For you, me, and almost all of us, two major online footprints make us vulnerable. One is digital, the other is financial. Here are some tips on fixing them in the interests of ourselves and our families.

First, let’s deal with financial footprints. For the purposes of this article, I’m going to limit comments to a subtle yet widely used aspect of financial ‘foot-printing’: online subscriptions.

One sunny spring morning last year, I was working away on an article when Outlook’s little bell rang as yet another email arrived. Normally, I glance at the subject line and if it’s routine, let it go to the inbox for later attention.

On this occasion, the subject line read: Your Subscription Automatically Renewed and Received. Curious, I checked it out and found that the subscription was north of $250. Automatic? Renewed? Received? Yes, all of these.

I explored and discovered it was a legitimate transaction for my online backup service; but what hit me was that I had completely forgotten having ticked a box approving auto-renewal against my corporate credit card. So, I made a note to uncover how many other subscriptions I had automated … and then forgotten about.

Turns out I had seventeen on my corporate account (from information services to numerous ‘how-to’ resources); plus, a further six on my personal account (mostly magazine and news services). Total annual amounts for the combined subscriptions? Three thousand seven hundred and ninety-five dollars a year!

Not a king’s ransom, but not chicken feed either. The second thing that hit me was that I was only person in my family who actually knew these had been set up; So, if I wasn’t around to tell them, how would they know what they were and how to cancel them? Allow me to emphasise that, in many instances, cancelling subscriptions is a darn sight harder than signing up for them in the first place.

For this reason, we expanded the number of characters available in the Now Sorted’s ‘Notes’ sections (from 250 to 500) so that users could enter details of relevant subscriptions together with contact details. This is our solution to ensuring that subscriptions can be cancelled easily by ‘trusted others’ if we are not around to tell them.

The results will be thousands of dollars saved by ceasing subscriptions no longer required, together with existing users being able to sleep better at night knowing that the subscription footprint is resolved – and all within the one application.

Now to digital footprints. Several years ago, a close American friend died in Seattle. Every year since, a well-known social media outfit reminds me it’s his birthday… and I should send him a message. Simply ridiculous. Yet a fact of digital life… unless one does something about it.

On the ABC 7.30 program in 2015, lawyer Kimberley Martin stated, “Every day, 8,000 Facebook users die around the world.” It is estimated that records of some 30 million deceased are still on Facebook.

Extrapolate from these numbers across other social media platforms and it stuns the mind.

In the case of Facebook, help can be found in deleting incapacitated or deceased persons here.

We shall be writing more on social media identity issues in future; meantime we recommend that, first, our readers should determine whether they really need to be ‘present’ on many of the platforms now in existence. If not, they can visit the relevant sites and, usually, arrange for deletion through the ‘settings’ button.

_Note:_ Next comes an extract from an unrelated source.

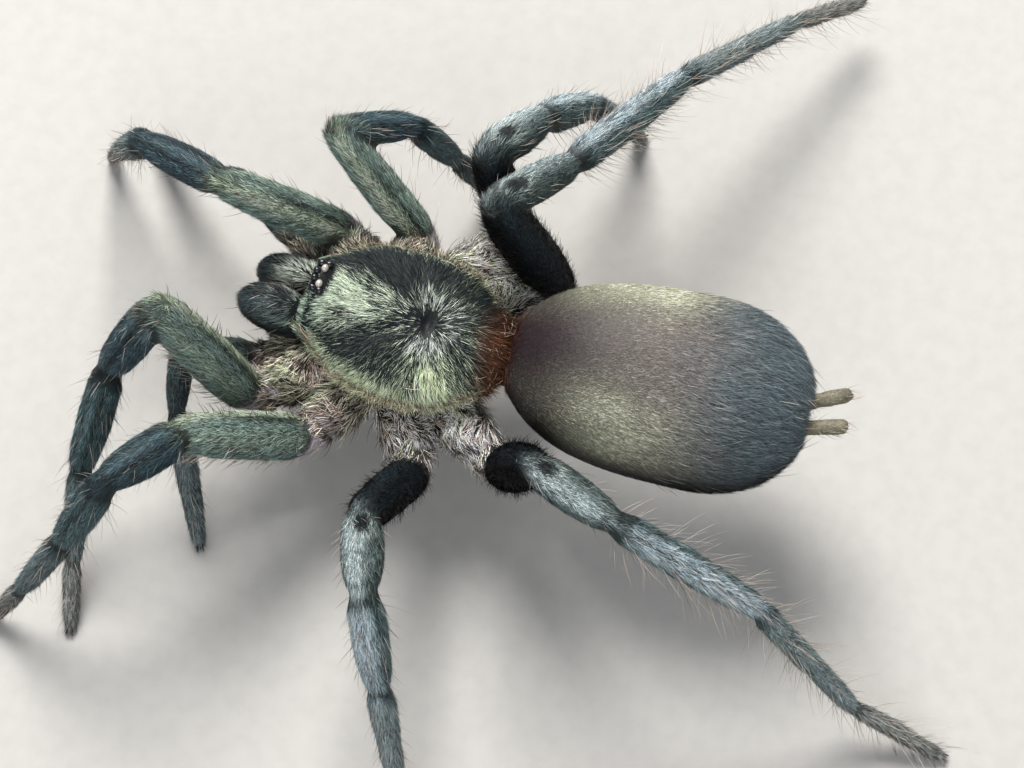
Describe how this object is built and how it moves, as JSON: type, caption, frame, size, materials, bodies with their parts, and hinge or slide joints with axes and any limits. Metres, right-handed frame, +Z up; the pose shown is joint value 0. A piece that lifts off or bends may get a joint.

Second, we recommend visiting a site featuring excellent items on protection for Australian social network users; it is the Office of the Australian Information Commissioner and you can reach it right here.

We live in an age whereby a great deal is known about us from the digital footprints we leave on the internet sand. These footprints are part of our digital estate – let’s start treading carefully in how we deal with them.